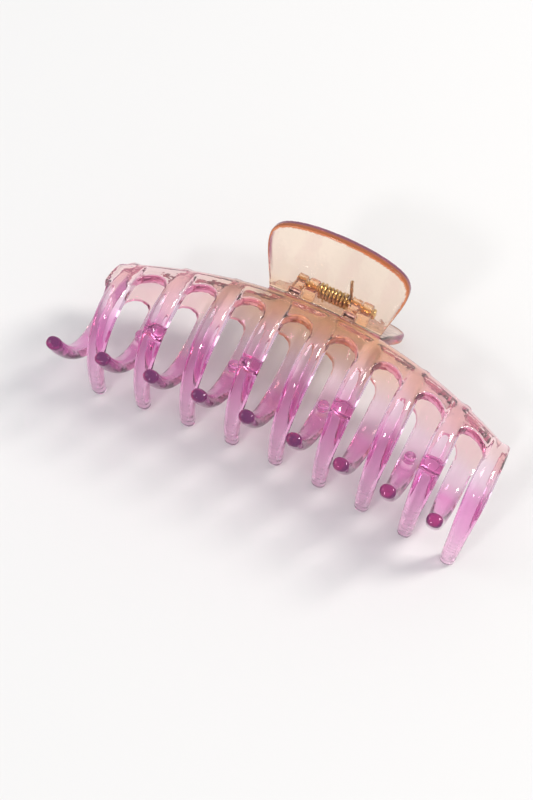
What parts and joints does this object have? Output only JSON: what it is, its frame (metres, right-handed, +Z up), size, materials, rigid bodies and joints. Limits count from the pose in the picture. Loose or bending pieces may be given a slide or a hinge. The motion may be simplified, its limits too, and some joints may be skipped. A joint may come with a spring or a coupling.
{
  "type": "hair claw clip",
  "caption": "Large moulded hair claw clip: two interlocking curved-tooth jaws on a headed pin, closed by a torsion spring, lying on its side.",
  "frame": {"origin": "centre of the bounding box, on the resting plane", "axes": "+X along the clip, +Y from the teeth towards the handles, +Z up from the surface the clip lies on"},
  "size_m": [0.1342, 0.0706, 0.0568],
  "materials": {
    "lower_jaw": "clear tinted, gloss",
    "upper_jaw": "clear tinted, gloss",
    "hinge_pin": "polished plating",
    "torsion_spring": "polished plating"
  },
  "bodies": {
    "lower": {"lower_jaw": "lower_jaw", "hinge_pin": "hinge_pin", "torsion_spring": "torsion_spring"},
    "upper": {"upper_jaw": "upper_jaw"}
  },
  "joints": [
    {"name": "jaw_hinge", "type": "hinge", "parent": "lower", "child": "upper", "pos_m": [0, 0.02374, 0.02759], "axis": [-1, 0, 0], "range_deg": [0, 60], "stiffness_Nm_per_rad": 0.147, "springref_deg": -17.19, "deforming": ["torsion_spring"]}
  ]
}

☆ ☆ ☆ ☆ ☆ ☆ ☆

**TASK OBJECTIVE:**
Copy out the whole listing, exactly as written.

**OUTPUT:**
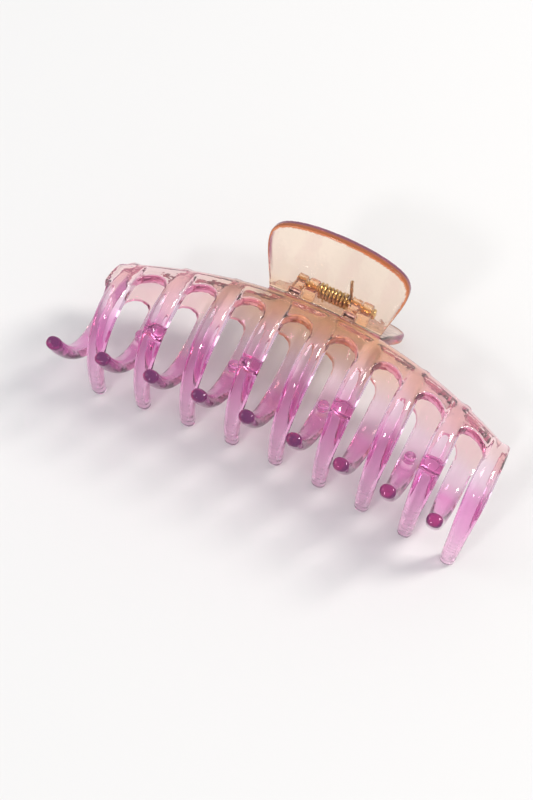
What parts and joints does this object have? Output only JSON: what it is, its frame (metres, right-handed, +Z up), size, materials, rigid bodies and joints. Limits count from the pose in the picture. Loose or bending pieces may be given a slide or a hinge. The motion may be simplified, its limits too, and some joints may be skipped. A joint may come with a spring or a coupling.
{
  "type": "hair claw clip",
  "caption": "Large moulded hair claw clip: two interlocking curved-tooth jaws on a headed pin, closed by a torsion spring, lying on its side.",
  "frame": {"origin": "centre of the bounding box, on the resting plane", "axes": "+X along the clip, +Y from the teeth towards the handles, +Z up from the surface the clip lies on"},
  "size_m": [0.1342, 0.0706, 0.0568],
  "materials": {
    "lower_jaw": "clear tinted, gloss",
    "upper_jaw": "clear tinted, gloss",
    "hinge_pin": "polished plating",
    "torsion_spring": "polished plating"
  },
  "bodies": {
    "lower": {"lower_jaw": "lower_jaw", "hinge_pin": "hinge_pin", "torsion_spring": "torsion_spring"},
    "upper": {"upper_jaw": "upper_jaw"}
  },
  "joints": [
    {"name": "jaw_hinge", "type": "hinge", "parent": "lower", "child": "upper", "pos_m": [0, 0.02374, 0.02759], "axis": [-1, 0, 0], "range_deg": [0, 60], "stiffness_Nm_per_rad": 0.147, "springref_deg": -17.19, "deforming": ["torsion_spring"]}
  ]
}